Nach dem Everest war Kammerlander ein Superstar. Wer sehr hoch steigt, fällt auch sehr tief: 2013 betrunken Auto gefahren, einen jungen Mann getötet, dessen Eltern er gut kannte, von der Öffentlichkeit fallen gelassen… Der Regisseur hat dafür, wortlos, ein wunderbares Bild gefunden: Immer wieder sieht man buddhistischen Mönchen dabei zu, wie sie in langer, mühsamer Arbeit eines der Mandala aus buntem Sand herstellen – und wie sie das, was so lange brauchte, um zu werden, mit ein paar Handbewegungen wieder zerstören…
Kammerlander ist 2017, 26 Jahre nach dem Unfall, zum Manaslu nach Nepal zurückgekehrt, wo es in seinem Namen auch eine Schule gibt und er höchste Bewunderung für die Menschen hegt. Er hat den Berg gemeinsam mit Stephan Keck dann bestiegen, um diese unvollendete Episode seines Lebens auch um der toten Freunde willen abzuschließen. (Da war die Filmkamera dann live dabei mit wunderbaren Nepal-Bildern.)

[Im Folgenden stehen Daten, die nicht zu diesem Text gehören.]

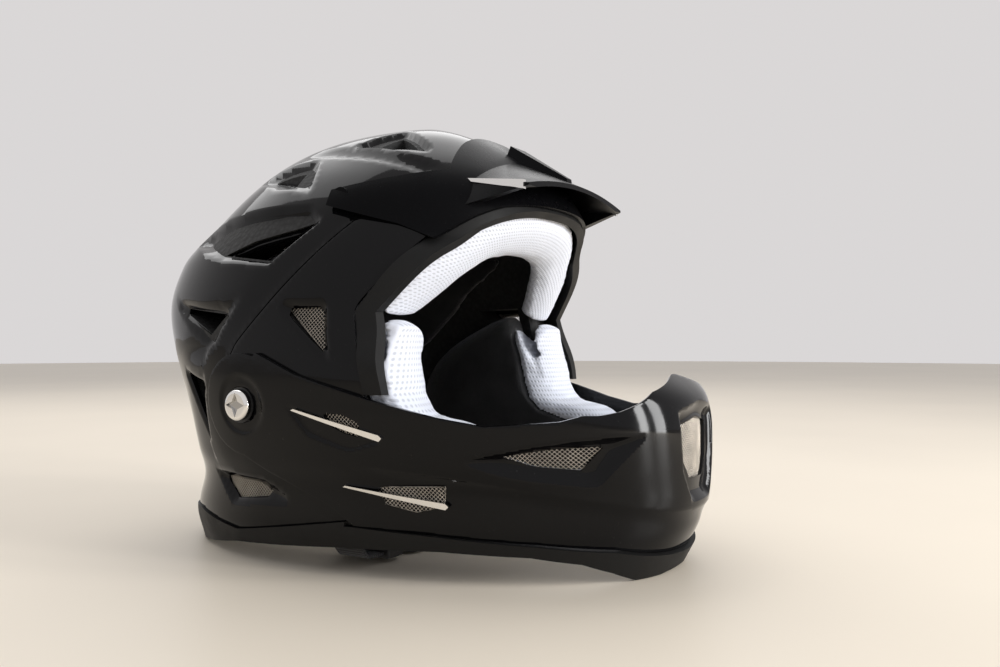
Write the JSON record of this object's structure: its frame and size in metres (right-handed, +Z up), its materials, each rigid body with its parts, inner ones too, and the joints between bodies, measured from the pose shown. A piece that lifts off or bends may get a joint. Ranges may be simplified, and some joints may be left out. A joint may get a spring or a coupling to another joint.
{
  "type": "downhill bike full face helmet",
  "caption": "Full face cycling helmet with vented shell, bolted chin guard, tilting visor, foam liner, removable pads and strap.",
  "frame": {"origin": "centre of the bounding box, on the plane that the helmet rests on", "axes": "+Z up, front of the helmet towards -Y, the wearer's left towards +X"},
  "size_m": [0.255, 0.3575, 0.2562],
  "materials": {
    "shell_gloss": "polished black plastic",
    "foam_black": "moulded bead foam",
    "wire_mesh": "fine woven wire",
    "bright_silver": "polished bright trim",
    "chrome": "polished",
    "steel": "plated",
    "trim_rubber": "satin rubber",
    "fabric_white": "white spacer mesh",
    "fabric_black": "brushed black pile",
    "webbing": "woven webbing",
    "buckle_plastic": "moulded plastic"
  },
  "bodies": {
    "helmet": {"blade_lower_left": "bright_silver", "blade_lower_right": "bright_silver", "blade_upper_left": "bright_silver", "blade_upper_right": "bright_silver", "brow_pad": "fabric_white", "buckle_plug": "buckle_plastic", "buckle_socket": "buckle_plastic", "cheek_pad_left": "fabric_white", "cheek_pad_right": "fabric_white", "chin_guard": "shell_gloss", "chin_inserts": "steel", "chin_liner_left": "foam_black", "chin_liner_right": "foam_black", "chin_washers": "steel", "crown_pad": "fabric_black", "eps_liner": "foam_black", "eyeport_trim": "trim_rubber", "grille_chin_front": "wire_mesh", "grille_chin_side_left": "wire_mesh", "grille_chin_side_right": "wire_mesh", "grille_rear_left": "wire_mesh", "grille_rear_right": "wire_mesh", "grille_side_left": "wire_mesh", "grille_side_right": "wire_mesh", "grille_slot_lower_left": "wire_mesh", "grille_slot_lower_right": "wire_mesh", "grille_slot_upper_left": "wire_mesh", "grille_slot_upper_right": "wire_mesh", "neck_pad": "fabric_black", "outer_shell": "shell_gloss", "rim_trim_front": "trim_rubber", "rim_trim_rear": "trim_rubber", "side_pad_left": "fabric_black", "side_pad_right": "fabric_black", "strap_left": "webbing", "strap_right": "webbing", "strap_rivets": "steel", "strap_slider": "buckle_plastic", "visor_pivot_pins": "steel"},
    "visor_body": {"visor": "shell_gloss", "visor_accent_left": "bright_silver", "visor_accent_right": "bright_silver", "visor_hood": "shell_gloss"},
    "screw_left": {"chin_screw_left": "chrome"},
    "screw_right": {"chin_screw_right": "chrome"}
  },
  "joints": [
    {"name": "visor_tilt", "type": "hinge", "parent": "helmet", "child": "visor_body", "pos_m": [0, -0.01074, 0.20019], "axis": [-1, 0, 0], "range_deg": [0, 10]},
    {"name": "screw_left_turn", "type": "hinge", "parent": "helmet", "child": "screw_left", "pos_m": [0.12, 0.03831, 0.08909], "axis": [1, 0, 0], "continuous": true},
    {"name": "screw_right_turn", "type": "hinge", "parent": "helmet", "child": "screw_right", "pos_m": [-0.12, 0.03831, 0.08909], "axis": [-1, 0, 0], "continuous": true}
  ]
}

Seither hat er das Extremklettern aufgegeben, weil er keinesfalls „der älteste Mann“ auf einem Berg sein will – sondern vielleicht noch als 90jähriger friedlich auf den Peitlerkofel, den ersten Berg seiner Kindheit, schauen…
 
Regisseur Gerald Salmina hat eine Menge „historisches“ Material zusammen getragen und die Zusammenfügung mit dem Nachgedrehten so fugenlos geschafft, daß alles gleichermaßen echt und dicht wirkt. Kein „erdachtes“ Drehbuch könnte spannender sein, kein Mensch könnte tiefere, ehrlichere Einblicke in sein Inneres geben wie Kammerlander es hier tut, der nichts beschönigt und sich nie aufspielt. Das ist so interessant wie aufregend wie berührend.